When you first open the IDE or start a new sketch, the two functions setup() and loop() are created automatically as shown. This is the standard structure of an Arduino sketch. The setup() function runs once when the sketch runs. Its job is to initialise any variables, set digital and analogue pins to input or output mode, and generally to get ready to run the program. The loop() function - as its name suggests - repeats continuously. This allows your sketch to respond to changing inputs without having to design detailed control structures yourself. Note that there is no delay automatically built into the loop. when the code in the loop() function finishes, it starts again immediately. If you want it to only run once a second for example, you would need to introduce a delay of 1000 milliseconds using the delay() function. This is demonstrated in the first example sketch called blink.ino. You can find this example sketch on the File menu: File → Examples → 01.Basics → Blink.

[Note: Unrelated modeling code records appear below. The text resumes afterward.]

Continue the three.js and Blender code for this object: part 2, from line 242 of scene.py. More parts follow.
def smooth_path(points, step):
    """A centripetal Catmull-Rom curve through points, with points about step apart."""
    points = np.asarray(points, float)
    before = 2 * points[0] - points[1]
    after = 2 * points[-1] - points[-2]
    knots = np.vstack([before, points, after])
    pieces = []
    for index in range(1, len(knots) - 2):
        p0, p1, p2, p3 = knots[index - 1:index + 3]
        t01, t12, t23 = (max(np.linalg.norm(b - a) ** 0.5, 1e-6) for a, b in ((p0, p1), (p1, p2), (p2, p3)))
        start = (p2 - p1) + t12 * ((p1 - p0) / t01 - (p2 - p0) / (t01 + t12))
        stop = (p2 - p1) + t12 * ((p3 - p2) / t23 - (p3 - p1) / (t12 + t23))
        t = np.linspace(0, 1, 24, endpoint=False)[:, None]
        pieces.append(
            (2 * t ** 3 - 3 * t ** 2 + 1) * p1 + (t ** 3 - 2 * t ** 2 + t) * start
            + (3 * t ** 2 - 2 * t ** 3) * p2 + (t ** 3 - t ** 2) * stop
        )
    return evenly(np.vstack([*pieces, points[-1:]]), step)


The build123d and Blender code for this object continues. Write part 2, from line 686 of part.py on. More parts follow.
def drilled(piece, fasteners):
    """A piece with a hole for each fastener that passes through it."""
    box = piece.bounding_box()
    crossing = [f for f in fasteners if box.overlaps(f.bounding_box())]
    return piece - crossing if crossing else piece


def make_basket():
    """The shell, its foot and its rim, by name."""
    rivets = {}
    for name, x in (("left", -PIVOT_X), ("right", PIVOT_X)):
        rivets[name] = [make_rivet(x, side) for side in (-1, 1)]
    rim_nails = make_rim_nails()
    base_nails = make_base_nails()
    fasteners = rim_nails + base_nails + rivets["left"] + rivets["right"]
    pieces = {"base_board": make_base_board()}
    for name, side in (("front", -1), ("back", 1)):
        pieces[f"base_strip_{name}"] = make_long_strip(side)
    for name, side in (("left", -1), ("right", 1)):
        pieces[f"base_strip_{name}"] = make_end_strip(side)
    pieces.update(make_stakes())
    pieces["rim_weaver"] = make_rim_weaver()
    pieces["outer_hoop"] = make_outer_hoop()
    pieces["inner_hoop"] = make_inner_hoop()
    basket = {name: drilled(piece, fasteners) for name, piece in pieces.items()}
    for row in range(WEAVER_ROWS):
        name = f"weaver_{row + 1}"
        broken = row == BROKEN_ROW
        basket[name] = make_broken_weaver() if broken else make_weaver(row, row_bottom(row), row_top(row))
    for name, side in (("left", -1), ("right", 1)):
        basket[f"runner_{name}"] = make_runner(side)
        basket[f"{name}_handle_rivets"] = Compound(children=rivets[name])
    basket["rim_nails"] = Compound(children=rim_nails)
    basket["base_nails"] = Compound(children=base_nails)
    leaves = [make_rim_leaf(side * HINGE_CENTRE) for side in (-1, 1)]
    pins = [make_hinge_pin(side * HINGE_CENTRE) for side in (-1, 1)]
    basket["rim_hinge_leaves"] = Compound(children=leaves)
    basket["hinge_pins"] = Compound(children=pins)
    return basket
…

When you first start the IDE, you need to make sure that your Arduino board is connected. You can do that by looking on the Tools menu as shown below. In the example, the correct Arduino board has been selected, and under the Port option, you can see that it is connected on port COM4. If you don't see a similar option on your PC, you may have to disconnect the Arduino and restart the IDE. On older computers, a COM port was a physical device. On newer computers, a virtual COM port is created in by a software driver which converts the signals from the physical USB connection to a simple serial data stream. Sometimes the software that does this need to be restarted. If you still can't see your board after restarting the IDE, you should consult the Arduino troubleshooting page for possible solutions.

If your board connects correctly, you can open one of the example sketches and upload it to the board by clicking the upload button in the IDE. Some messages will appear in the console and after a few moments, the sketch will start to run. blink.ino is the best example to start with because it does not require any other hardware components.